28. In this Court’s view, the person to suffer substantial loss if the stay is granted is the Claimant as he would be subjected to a flawed process.
29. From the cited cases, if money was lost that would make the intended appeal nugatory if stay is not allowed following due process would in my view make the Respondent’s case stronger against the Claimant if indeed the Claimant is in breach. This is what substantive justice entails.

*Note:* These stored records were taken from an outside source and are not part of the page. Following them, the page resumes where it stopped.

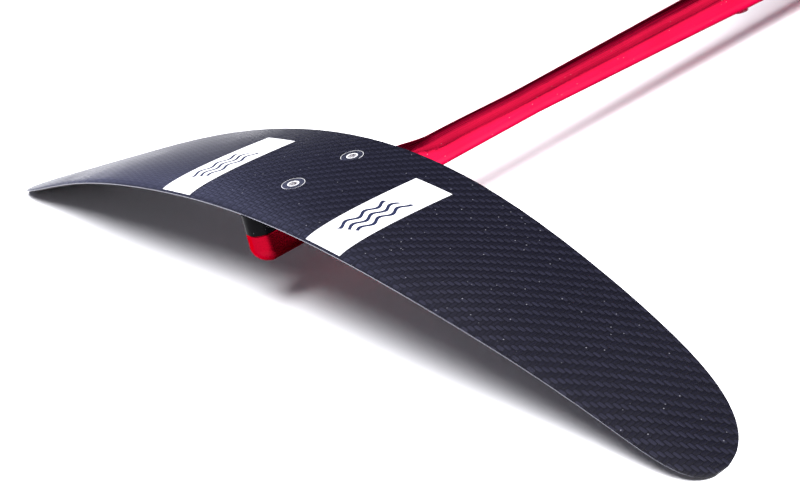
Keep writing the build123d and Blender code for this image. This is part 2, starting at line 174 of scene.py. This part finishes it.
# drawn or machined lines, and slow mottling, both from noise
def makeGrainGroup():
    group, source, sink = newGroup(
        "fineGrain",
        [
            ("Place", "NodeSocketVector", None),
            ("Stretch", "NodeSocketVector", None),
            ("Mottle Scale", "NodeSocketFloat", 12.0),
        ],
        [("Lines", "NodeSocketFloat"), ("Mottle", "NodeSocketFloat")],
    )
    place = source.outputs["Place"]
    scaled = vectorMaths(group, "MULTIPLY", place, source.outputs["Stretch"])
    lines = noise(group, scaled, 1.0, 4.0, 0.65).outputs[0]
    mottle = noise(group, place, source.outputs["Mottle Scale"], 5.0).outputs[0]
    group.links.new(mapRange(group, lines, 0.25, 0.75), sink.inputs["Lines"])
    group.links.new(mapRange(group, mottle, 0.3, 0.7), sink.inputs["Mottle"])
    return group


# sparse dust and pinholes
def makeSpeckGroup():
    group, source, sink = newGroup(
        "dustSpecks",
        [
            ("Place", "NodeSocketVector", None),
            ("Cells", "NodeSocketFloat", 900.0),
            ("Share", "NodeSocketFloat", 0.05),
        ],
        [("Speck", "NodeSocketFloat")],
    )
    inputs = {"Vector": source.outputs["Place"], "Scale": source.outputs["Cells"]}
    cells = addNode(group, "ShaderNodeTexVoronoi", inputs)
    pick = addNode(group, "ShaderNodeSeparateColor", {0: cells.outputs["Color"]}).outputs[0]
    chosen = maths(group, "LESS_THAN", pick, source.outputs["Share"])
    near = mapRange(group, cells.outputs["Distance"], 0.12, 0.34, 1.0, 0.0)
    group.links.new(times(group, chosen, near), sink.inputs["Speck"])
    return group


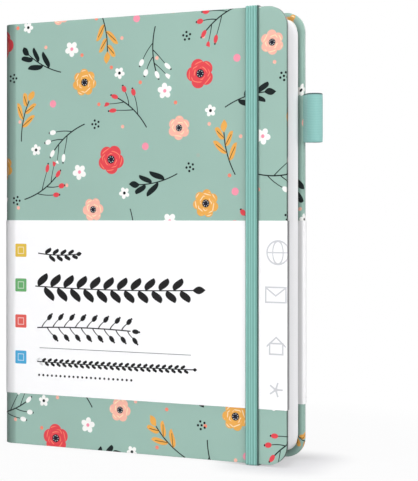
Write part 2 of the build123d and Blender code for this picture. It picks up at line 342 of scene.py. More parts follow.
# %% [markdown]
# ## Floor, lamps and world
#
# A product photo like this one is lit by large soft boxes on a white table that glows from below. The main
# box stands straight in front of the cover and barely grazes the page edges. One on the right lights the
# page block, one hangs overhead, and one behind keeps the back of the book from going dark. The sky is
# dimmer on the left, as with a black flag standing there, so that the rounded spine edge falls away into
# shade. The table glows everywhere but round the foot of the fore-edge, where a soft shadow stays.

# %% Floor
# the table's shaded strip, in metres: its middle, and half its sides
SHADE_X, SHADE_ACROSS, SHADE_DEEP = 0.06, 0.008, 0.012
bench = new_bench("white_table")
x, y, _ = bench.parts(bench.solid())
beside = (abs(x - SHADE_X) - SHADE_ACROSS).positive()
before = (abs(y) - SHADE_DEEP).positive()
shine = length(beside, before).ramp(0.0, 0.024, 0.44, 0.94) + length(x, y).ramp(0.12, 0.2, 0.0, 0.06)
rays = bench.node("ShaderNodeLightPath", out="Is Camera Ray")
seen = rays | bench.output(rays, "Is Glossy Ray") | bench.output(rays, "Is Transmission Ray")
bench.finish(ink(206, 205, 210), 0.9, Specular_IOR_Level=0.1)
glow = bench.node("ShaderNodeEmission", None, {"Color": (1, 1, 1), "Strength": 1.0})
sockets = {0: shine * seen, 1: Wire(bench, bench.shader.outputs[0]), 2: glow}
either = bench.node("ShaderNodeMixShader", None, sockets)
bench.feed(bench.tree.nodes["Material Output"].inputs["Surface"], either)

FLOOR = 3.0  # half its side, in metres
floor_mesh = bpy.data.meshes.new("floor")
corners = [(-FLOOR, -FLOOR, 0), (FLOOR, -FLOOR, 0), (FLOOR, FLOOR, 0), (-FLOOR, FLOOR, 0)]
floor_mesh.from_pydata(corners, [], [(0, 1, 2, 3)])
floor_mesh.materials.append(bench.owner)
floor = bpy.data.objects.new("floor", floor_mesh)
bpy.context.scene.collection.objects.link(floor)


# %% Lamps
def soft_box(name, place, target, size, power):
    """A square area lamp at place, facing target."""
    lamp = bpy.data.lights.new(name, "AREA")
    lamp.shape, lamp.size, lamp.energy = "SQUARE", size, power
    holder = bpy.data.objects.new(name, lamp)
    holder.location = place
    aim = Vector(target) - Vector(place)
    holder.rotation_euler = aim.to_track_quat("-Z", "Y").to_euler()
    bpy.context.scene.collection.objects.link(holder)


soft_box("main_box", (0.08, -1.30, 0.45), (0, 0, 0.1), 0.5, 7.0)
soft_box("side_box", (1.24, -0.40, 0.45), (0.06, 0, 0.1), 0.6, 9.0)
soft_box("overhead_box", (-0.05, -0.25, 1.3), (0.02, 0, 0.05), 0.4, 6.0)
soft_box("back_box", (0.15, 1.35, 0.6), (0, 0, 0.1), 0.5, 4.5)

# %% World
world = bpy.data.worlds.new("studio")
bpy.context.scene.world = world
bench = Bench(world, "Background")
side, _, _ = bench.parts(bench.node("ShaderNodeTexCoord", out="Generated"))
sky = side.ramp(-0.95, 0.45, 0.04, 0.46)
rays = bench.node("ShaderNodeLightPath", out="Is Camera Ray")
clear = rays | bench.output(rays, "Is Transmission Ray")
bench.feed(bench.shader.inputs["Strength"], sky + clear * (1 - sky))
bench.feed(bench.shader.inputs["Color"], (1, 1, 1))
bpy.context.scene.view_settings.view_transform = "Standard"
print("stage, 4 soft boxes and a sky")

# %% [markdown]
# ## The printed cover paper
#
# The covers are wrapped in one sheet of matt paper with an all-over print of blossoms, leaf sprigs and
# berries on sage green. Surface designers set such motifs out on a hidden lattice, and shift and turn each
# one so that the lattice doesn't show. The shader does the same: it cuts the flat sheet into square cells,
# draws one motif in each, and picks the motif from the cell's two numbers so that neighbours always differ.

# %% Inks
SAGE = ink(156, 188, 176)
CORAL = ink(228, 72, 80)
LIGHT_CORAL = ink(247, 138, 112)
MUSTARD = ink(237, 172, 82)
CREAM = ink(253, 231, 194)
PEACH = ink(248, 186, 166)
PINK = ink(247, 152, 172)
WHITE = ink(250, 250, 246)
NIGHT = ink(16, 20, 40)
FOREST = ink(8, 24, 24)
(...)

30. It is therefore my position that the Respondent Applicants have not established they stand to suffer substantial loss. In Osero & Company Advocate vs. Easy Properties Limited (2014) eKLR, Gikonyo J stated this:
“I should also say here that filing of appeal is not proof of substantial loss occurring in the sense of Order 42 Rule 6 of the Civil Procedure Rules, otherwise there would be no need to apply. Much more is needed depending on the circumstances of each case to show the appeal will be reduced to pious venture unless stay is ordered. In fact the Applicant did not even attempt to establish the loss it will suffer as is always expected in such applications”.
31. It is also my finding that the Respondents have not shown an iota of loss they stand to lose other than merely stating that they have filed an appeal. That in itself is not enough and I therefore find they have not established that requirement under Order 42 Rule 6 of Civil Procedure Rules.
32. On the other requirements, on delay the application was filed within a reasonable time and so that requirement is complied with.
33. On security, it is my view that, that would not vindicate the Claimant given the length of time he has been on interdiction since June 2016, almost 1 year now. I therefore decline to grant the order of stay sought and order that the Orders of19th October 2016 be complied with henceforth.
34. Costs to the Claimant.
Read in open Court this 29th day of June, 2017.
HON. LADY JUSTICE HELLEN WASILWA
JUDGE
In the presence of:
Miss Cherono holding brief for Miss Nyambura for Claimant – Present
Respondents – Absent
(ADDENDUM TO RULING IN CAUSE NO. 1682/2016 AND CORRECTION OF AN ERROR IN THE RULING)
In relation to the ruling delivered by Court on 29th day of June 2017, a correction is hereby made on paragraph 33 of the ruling to read:-……….. I therefore decline to grant order of stay sought and order that the order given by Court on 6th October 2016 be complied with henceforth.
GIVEN UNDER my hand and the seal of the Court this 11th day of July, 2017.
ISSUEDat NAIROBI this 11th day of July 2017.